Psychological and psychosocial factors have been advanced to explain inequalities in health among humans. These include social support11 and work stress.12 More affluent families may have more pets than less affluent households, providing their pets with more elaborate social networks, but greater social support is not necessarily health inducing 13; indeed, cats in multicat households may be more stressed. Work stress is clearly not a candidate factor. Indeed, pets serve as an additional largely non-working group (along with unemployed and retired people, and, earlier this century, many women) among whom socioeconomic differentials in health are seen which are at least as great as those in working populations.14
A final category of explanation relates to material and structural factors, the importance of which has probably been underestimated with respect to socioeconomic differentials in human health.5 Advantage clusters cross sectionally and longitudinally across the course of people’s lives, with those born in adverse circumstances having a higher risk of embodied inequality (in the form of low birth weight and short stature) and a lower probability of succeeding educationally. This leads to entry into less privileged sections of the labour market, exposure to low pay and hazardous work, and reliance on limited welfare payments in old age. Within this framework the way in which apparent “lifestyle” factors are outcomes of social processes which generate disadvantage in a wide variety of spheres becomes clear. For pets, the material circumstances they encounter will largely depend on the socioeconomic wellbeing of their owners.

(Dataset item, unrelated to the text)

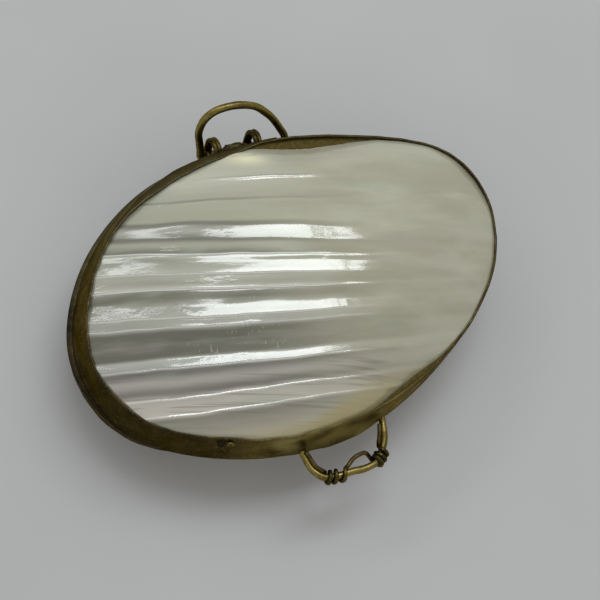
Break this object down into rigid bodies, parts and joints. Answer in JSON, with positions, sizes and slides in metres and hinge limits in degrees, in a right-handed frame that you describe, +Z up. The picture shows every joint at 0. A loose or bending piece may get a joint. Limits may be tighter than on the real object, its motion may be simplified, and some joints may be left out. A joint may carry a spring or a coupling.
{
  "type": "pill box",
  "caption": "Oval pill box of two domed mother-of-pearl shell valves in thin brass bands, with a wire hinge, a standing wire bail and a wire thumb loop.",
  "frame": {"origin": "centre of the ground flat under the lower valve, which the box rests on", "axes": "+X along the hinge pin and the long way of the box, +Y towards the hinge at the back, +Z up"},
  "size_m": [0.0732, 0.0629, 0.0228],
  "materials": {
    "pearl": "polished mother-of-pearl",
    "band_brass": "dark aged brass",
    "wire_brass": "rubbed aged brass wire",
    "cement": "dull reddish cement"
  },
  "bodies": {
    "base": {"base_shell": "pearl", "base_band": "band_brass", "base_cement": "cement", "base_collar": "band_brass", "hinge_barrel": "wire_brass", "hinge_saddle": "band_brass"},
    "lid": {"lid_shell": "pearl", "lid_band": "band_brass", "lid_cement": "cement", "lid_pin": "wire_brass", "hinge_eye_left": "wire_brass", "hinge_eye_right": "wire_brass", "thumb_loop": "wire_brass", "binding_wire": "wire_brass"},
    "bail": {"bail_wire": "wire_brass"}
  },
  "joints": [
    {"name": "lid_hinge", "type": "hinge", "parent": "base", "child": "lid", "pos_m": [0, 0.0266, 0.0066], "axis": [-1, 0, 0], "range_deg": [0, 95]},
    {"name": "bail_swing", "type": "hinge", "parent": "lid", "child": "bail", "pos_m": [0, 0.0266, 0.0066], "axis": [1, 0, 0], "range_deg": [-60, 33]}
  ]
}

The study by Moloo et al has many limitations and does not firmly establish the existence of socioeconomic differentials in pet mortality. However, if extrinsic—particularly violent—causes of death are put aside, then humans and other animals show some similarities in mortality dynamics.15 A parsimonious explanation of health inequalities should perhaps account for differentials seen in different species, as well as for the fact that inequalities in mortality among humans are seen in different epochs and in different countries. In this light explanations solely in terms of artefact, selection, health related behaviours, or particular stresses seem parochial. The structuring of advantage and disadvantage in the material and social environment across the course of a life could reflect a more stable process of social differentiation. Further research into socioeconomic differentials in the mortality of animals other than humans may play a role in advancing our understanding of this basic process.